Another contender is what you do. Moving from one employer to another changes your routines, your connections and what you experience for about a third of every day. Changing from one job role or line of work to another has an even bigger impact, because you’ll learn more new things and be exposed to new ideas. Changing from being an employee to self-employed (or the reverse) is an even bigger change again.

And then there’s who you spend time with. This could involve making new friendships and ditching old ones, starting a new relationship with a totally different type of person, or splitting up from a long-term partner (just don’t tell them I gave you the idea).

There will be others too, but these are good contenders to start with.

Words of warning

Two important warnings.

Firstly, it’s your responsibility to make the change positive. A foundational change opens up new possibilities and forces you to re-consider wide areas of your life, and it’s your job to evaluate your new options and find those that work for you. You don’t get to just keep rolling the dice by making big, random changes until you land on something that’s perfect from the outset.

Secondly, remember this: wherever you are, whatever you’re doing, whoever you’re with…you’re still you.

This concept of “you” is malleable: big life changes can open up new aspects of your personality, and give you new possibilities to grow.
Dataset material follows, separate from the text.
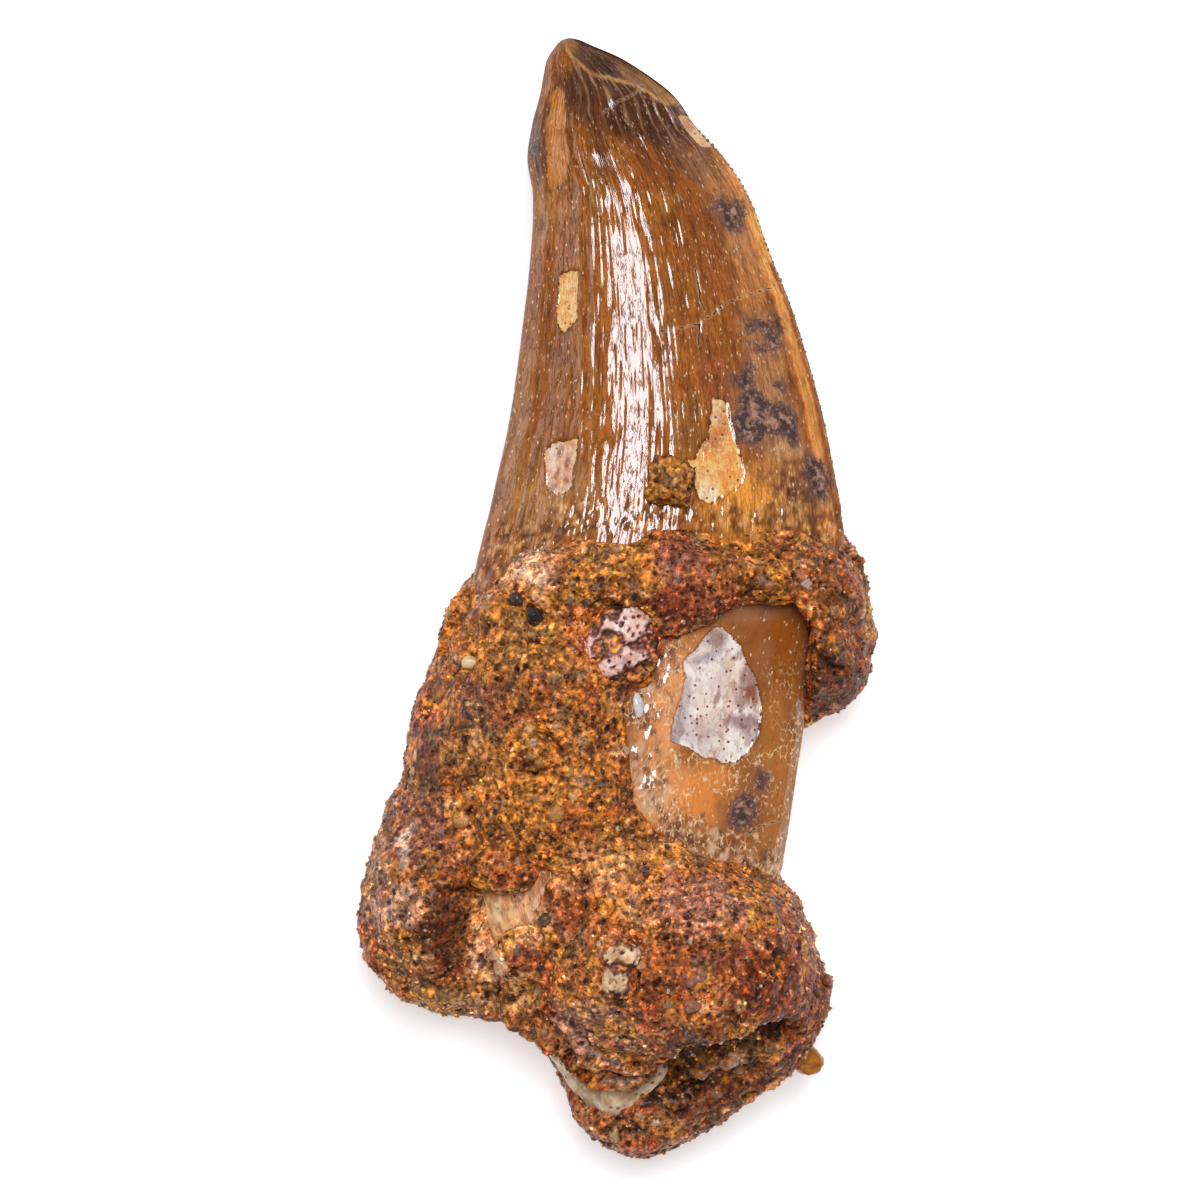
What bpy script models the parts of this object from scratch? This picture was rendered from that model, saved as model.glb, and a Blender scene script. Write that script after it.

But if you’ve been shy for the last 20 years, don’t imagine you’ll suddenly be chatting to every stranger you meet just because you’re living in a different place. If you tend towards being angry and hot-headed, becoming your own boss rather than an employee won’t change that.

This is where small adjustments and big yanks of the wheel dovetail nicely together. To change “you”, you need to know what type of person you want to be and keep making small adjustments and improvements towards that ideal. But to put yourself in a situation that’s better suited to the person you are and give you more opportunities to work on those small adjustments, you might want to make a foundational change.